***** INPUT DATA
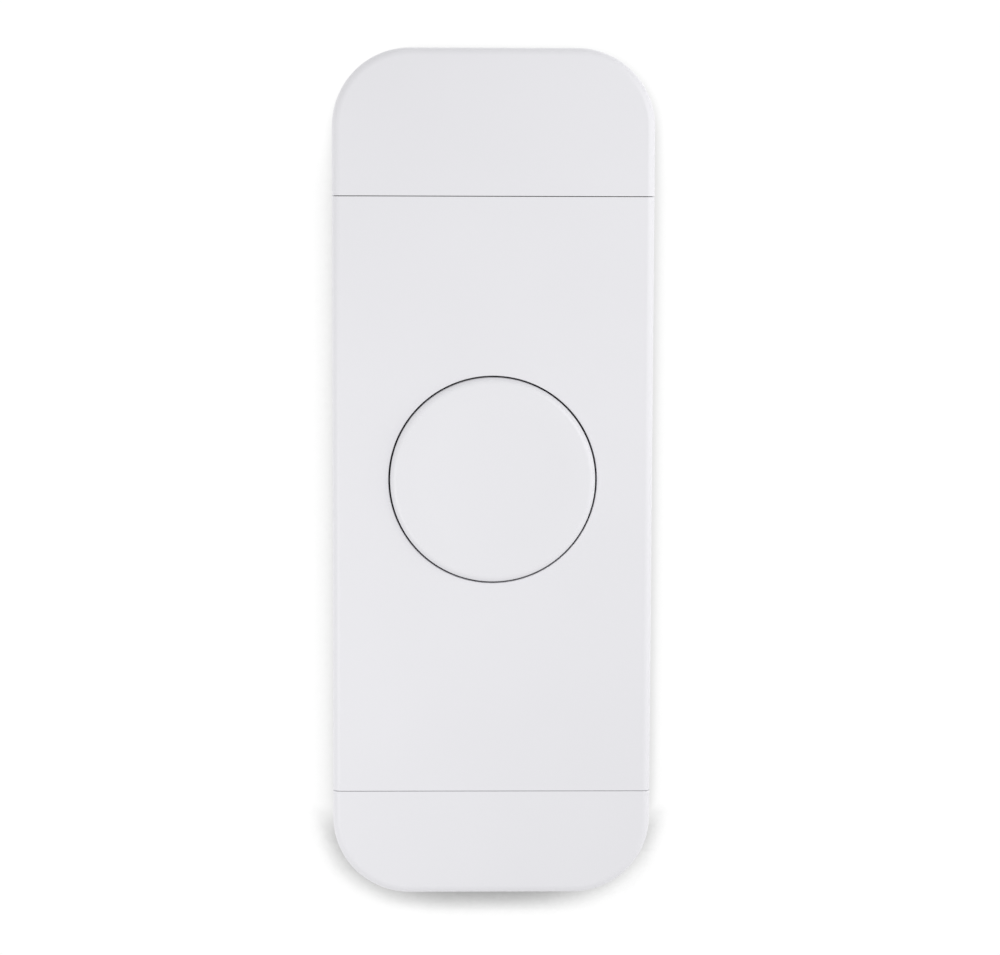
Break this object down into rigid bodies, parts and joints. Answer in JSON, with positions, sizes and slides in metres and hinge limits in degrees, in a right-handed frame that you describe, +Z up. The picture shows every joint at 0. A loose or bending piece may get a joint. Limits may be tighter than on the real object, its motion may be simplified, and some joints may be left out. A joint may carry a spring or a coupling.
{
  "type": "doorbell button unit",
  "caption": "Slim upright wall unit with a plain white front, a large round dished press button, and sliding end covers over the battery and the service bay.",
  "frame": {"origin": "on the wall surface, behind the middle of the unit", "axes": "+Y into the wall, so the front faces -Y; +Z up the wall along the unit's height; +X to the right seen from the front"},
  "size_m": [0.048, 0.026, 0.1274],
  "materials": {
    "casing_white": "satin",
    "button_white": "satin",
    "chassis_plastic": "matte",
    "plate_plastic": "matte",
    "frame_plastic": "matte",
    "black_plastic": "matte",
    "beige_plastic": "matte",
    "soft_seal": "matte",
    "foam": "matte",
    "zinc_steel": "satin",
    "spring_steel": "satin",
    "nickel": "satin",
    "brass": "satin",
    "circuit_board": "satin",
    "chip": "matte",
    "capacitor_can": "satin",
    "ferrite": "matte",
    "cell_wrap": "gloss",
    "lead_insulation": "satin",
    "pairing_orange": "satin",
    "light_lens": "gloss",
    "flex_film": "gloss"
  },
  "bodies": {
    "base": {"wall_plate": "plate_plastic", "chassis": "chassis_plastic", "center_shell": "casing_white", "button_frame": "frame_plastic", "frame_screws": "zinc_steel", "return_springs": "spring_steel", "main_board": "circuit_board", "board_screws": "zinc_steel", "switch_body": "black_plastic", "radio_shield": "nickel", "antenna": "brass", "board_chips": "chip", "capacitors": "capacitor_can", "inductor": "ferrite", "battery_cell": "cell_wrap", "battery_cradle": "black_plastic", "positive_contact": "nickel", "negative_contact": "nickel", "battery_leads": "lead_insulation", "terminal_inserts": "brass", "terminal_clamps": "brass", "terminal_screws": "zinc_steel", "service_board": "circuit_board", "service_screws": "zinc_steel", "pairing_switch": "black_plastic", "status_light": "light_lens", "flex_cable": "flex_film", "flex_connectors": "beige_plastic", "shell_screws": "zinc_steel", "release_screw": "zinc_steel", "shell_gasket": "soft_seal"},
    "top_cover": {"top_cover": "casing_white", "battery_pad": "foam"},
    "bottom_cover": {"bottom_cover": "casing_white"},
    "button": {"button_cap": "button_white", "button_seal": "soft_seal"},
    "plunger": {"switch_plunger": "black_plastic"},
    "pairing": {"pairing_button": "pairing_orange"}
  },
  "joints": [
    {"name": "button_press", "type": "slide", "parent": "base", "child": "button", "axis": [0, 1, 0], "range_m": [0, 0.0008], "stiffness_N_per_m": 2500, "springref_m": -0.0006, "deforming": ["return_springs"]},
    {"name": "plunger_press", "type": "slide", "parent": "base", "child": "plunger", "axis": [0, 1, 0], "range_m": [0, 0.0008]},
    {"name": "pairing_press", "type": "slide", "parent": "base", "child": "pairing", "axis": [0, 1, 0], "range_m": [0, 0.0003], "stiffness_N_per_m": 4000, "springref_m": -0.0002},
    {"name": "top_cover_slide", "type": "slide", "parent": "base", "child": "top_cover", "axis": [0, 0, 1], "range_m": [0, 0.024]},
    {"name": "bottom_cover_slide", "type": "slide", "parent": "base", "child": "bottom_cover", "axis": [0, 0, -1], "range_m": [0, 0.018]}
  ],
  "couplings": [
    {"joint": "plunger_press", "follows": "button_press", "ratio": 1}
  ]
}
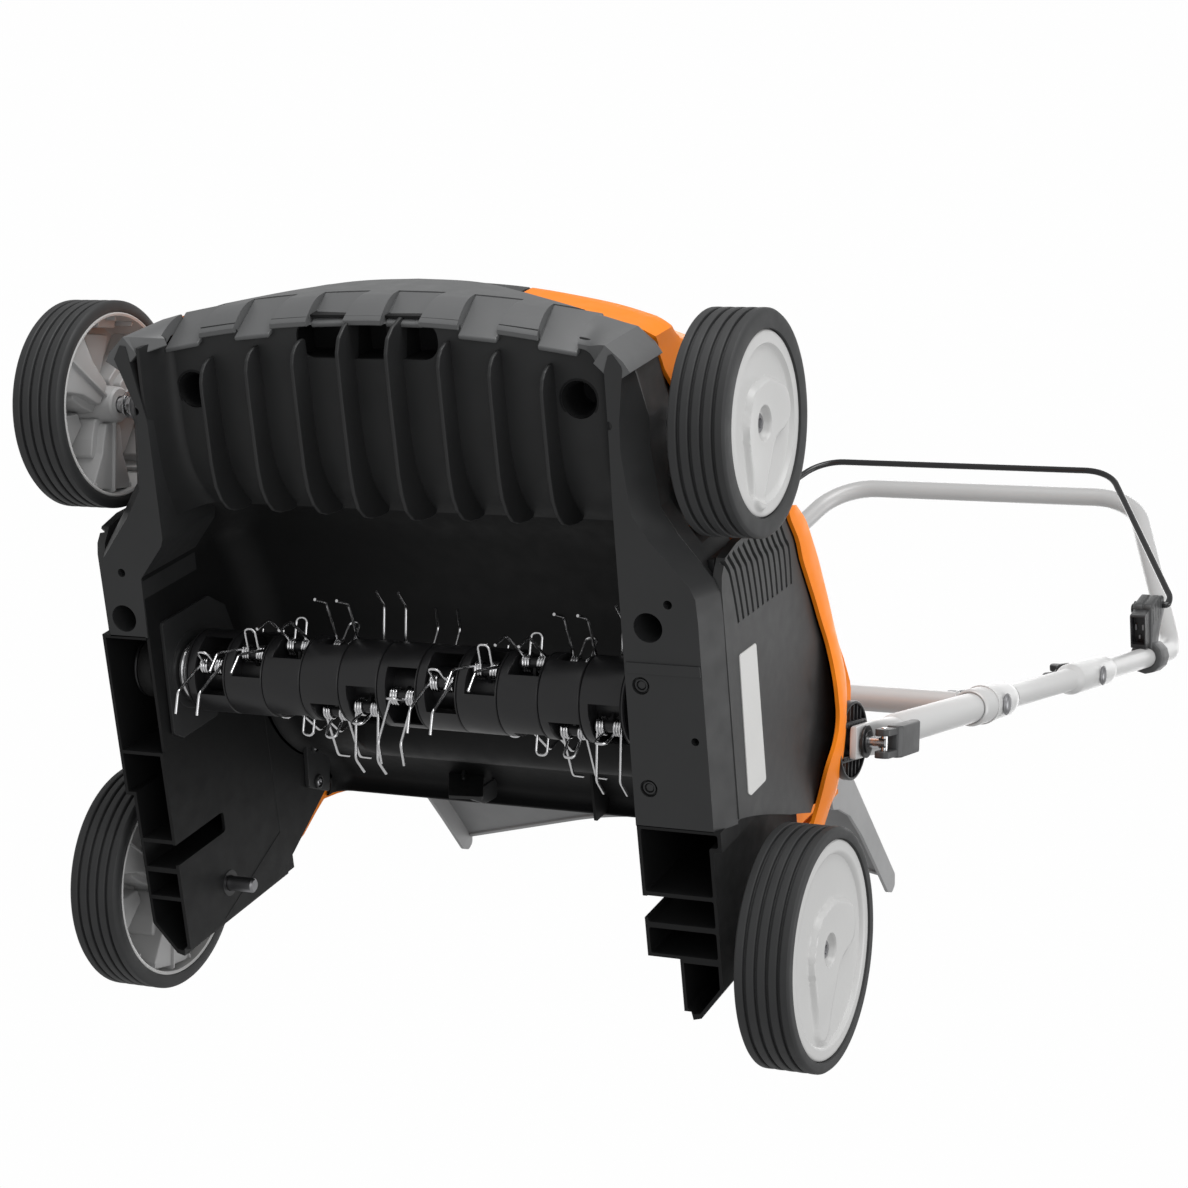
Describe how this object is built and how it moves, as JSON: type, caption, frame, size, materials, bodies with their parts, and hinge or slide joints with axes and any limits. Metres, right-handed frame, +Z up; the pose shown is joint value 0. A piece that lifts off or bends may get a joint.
**********
** WRITTEN TASK **
Repeat the listing exactly, from its first line to its last.

** COMPLETE RESPONSE **
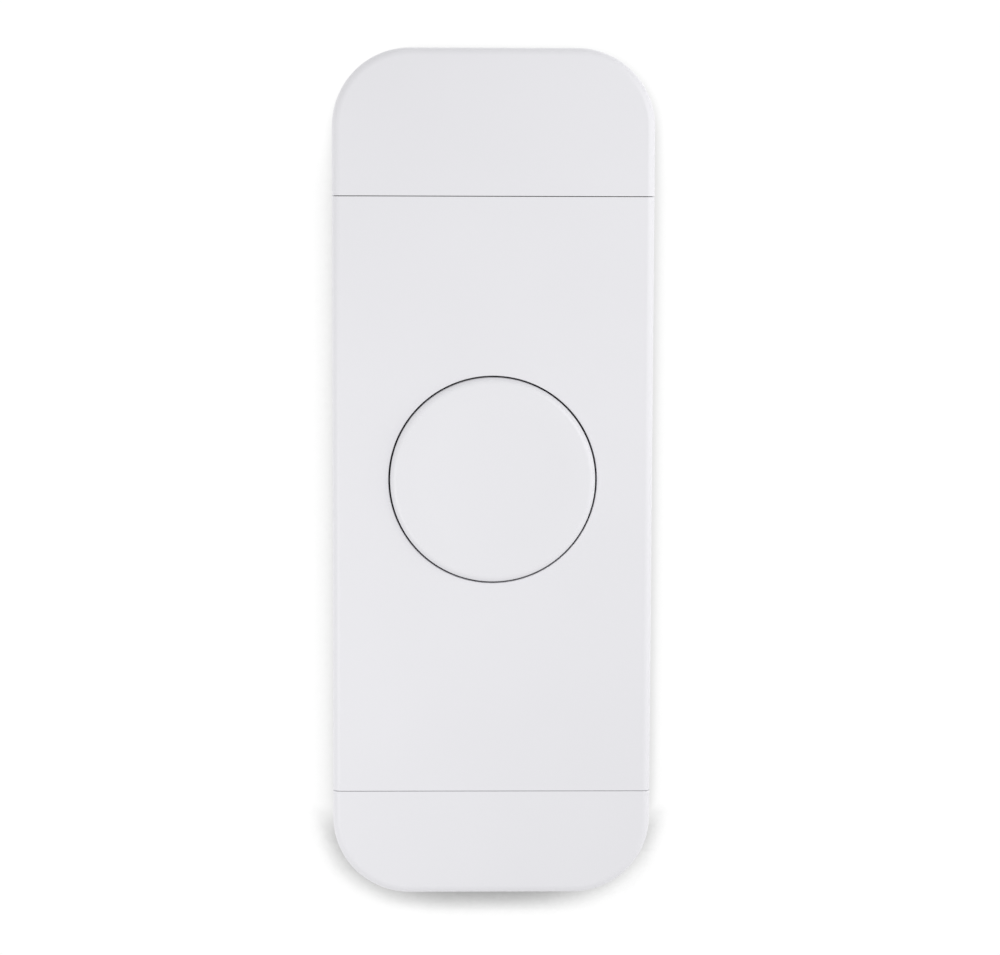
Break this object down into rigid bodies, parts and joints. Answer in JSON, with positions, sizes and slides in metres and hinge limits in degrees, in a right-handed frame that you describe, +Z up. The picture shows every joint at 0. A loose or bending piece may get a joint. Limits may be tighter than on the real object, its motion may be simplified, and some joints may be left out. A joint may carry a spring or a coupling.
{
  "type": "doorbell button unit",
  "caption": "Slim upright wall unit with a plain white front, a large round dished press button, and sliding end covers over the battery and the service bay.",
  "frame": {"origin": "on the wall surface, behind the middle of the unit", "axes": "+Y into the wall, so the front faces -Y; +Z up the wall along the unit's height; +X to the right seen from the front"},
  "size_m": [0.048, 0.026, 0.1274],
  "materials": {
    "casing_white": "satin",
    "button_white": "satin",
    "chassis_plastic": "matte",
    "plate_plastic": "matte",
    "frame_plastic": "matte",
    "black_plastic": "matte",
    "beige_plastic": "matte",
    "soft_seal": "matte",
    "foam": "matte",
    "zinc_steel": "satin",
    "spring_steel": "satin",
    "nickel": "satin",
    "brass": "satin",
    "circuit_board": "satin",
    "chip": "matte",
    "capacitor_can": "satin",
    "ferrite": "matte",
    "cell_wrap": "gloss",
    "lead_insulation": "satin",
    "pairing_orange": "satin",
    "light_lens": "gloss",
    "flex_film": "gloss"
  },
  "bodies": {
    "base": {"wall_plate": "plate_plastic", "chassis": "chassis_plastic", "center_shell": "casing_white", "button_frame": "frame_plastic", "frame_screws": "zinc_steel", "return_springs": "spring_steel", "main_board": "circuit_board", "board_screws": "zinc_steel", "switch_body": "black_plastic", "radio_shield": "nickel", "antenna": "brass", "board_chips": "chip", "capacitors": "capacitor_can", "inductor": "ferrite", "battery_cell": "cell_wrap", "battery_cradle": "black_plastic", "positive_contact": "nickel", "negative_contact": "nickel", "battery_leads": "lead_insulation", "terminal_inserts": "brass", "terminal_clamps": "brass", "terminal_screws": "zinc_steel", "service_board": "circuit_board", "service_screws": "zinc_steel", "pairing_switch": "black_plastic", "status_light": "light_lens", "flex_cable": "flex_film", "flex_connectors": "beige_plastic", "shell_screws": "zinc_steel", "release_screw": "zinc_steel", "shell_gasket": "soft_seal"},
    "top_cover": {"top_cover": "casing_white", "battery_pad": "foam"},
    "bottom_cover": {"bottom_cover": "casing_white"},
    "button": {"button_cap": "button_white", "button_seal": "soft_seal"},
    "plunger": {"switch_plunger": "black_plastic"},
    "pairing": {"pairing_button": "pairing_orange"}
  },
  "joints": [
    {"name": "button_press", "type": "slide", "parent": "base", "child": "button", "axis": [0, 1, 0], "range_m": [0, 0.0008], "stiffness_N_per_m": 2500, "springref_m": -0.0006, "deforming": ["return_springs"]},
    {"name": "plunger_press", "type": "slide", "parent": "base", "child": "plunger", "axis": [0, 1, 0], "range_m": [0, 0.0008]},
    {"name": "pairing_press", "type": "slide", "parent": "base", "child": "pairing", "axis": [0, 1, 0], "range_m": [0, 0.0003], "stiffness_N_per_m": 4000, "springref_m": -0.0002},
    {"name": "top_cover_slide", "type": "slide", "parent": "base", "child": "top_cover", "axis": [0, 0, 1], "range_m": [0, 0.024]},
    {"name": "bottom_cover_slide", "type": "slide", "parent": "base", "child": "bottom_cover", "axis": [0, 0, -1], "range_m": [0, 0.018]}
  ],
  "couplings": [
    {"joint": "plunger_press", "follows": "button_press", "ratio": 1}
  ]
}
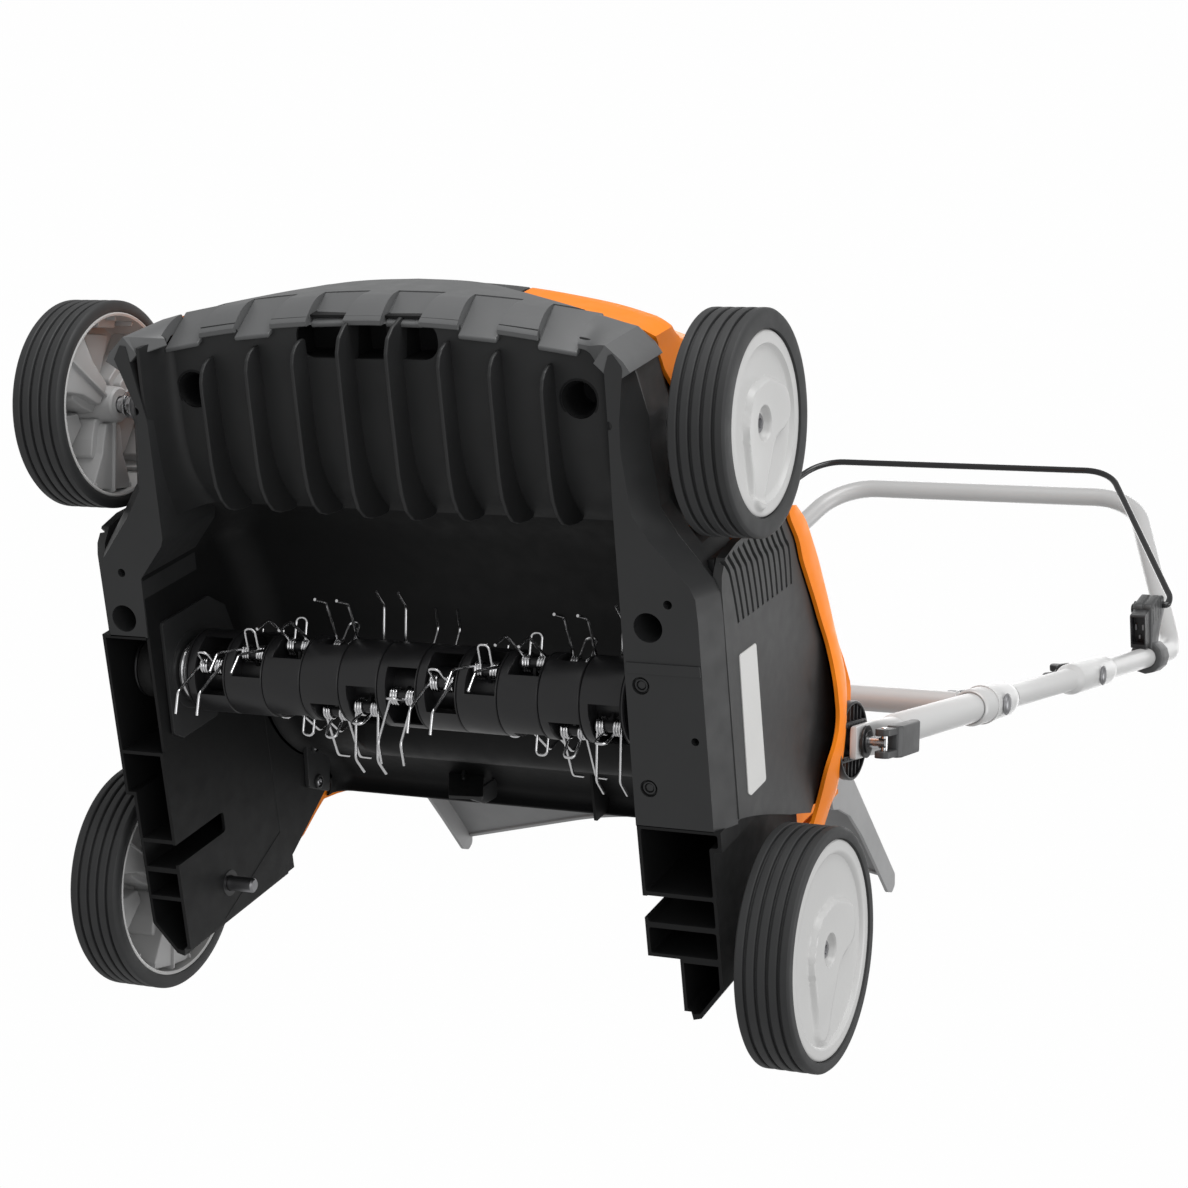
Describe how this object is built and how it moves, as JSON: type, caption, frame, size, materials, bodies with their parts, and hinge or slide joints with axes and any limits. Metres, right-handed frame, +Z up; the pose shown is joint value 0. A piece that lifts off or bends may get a joint.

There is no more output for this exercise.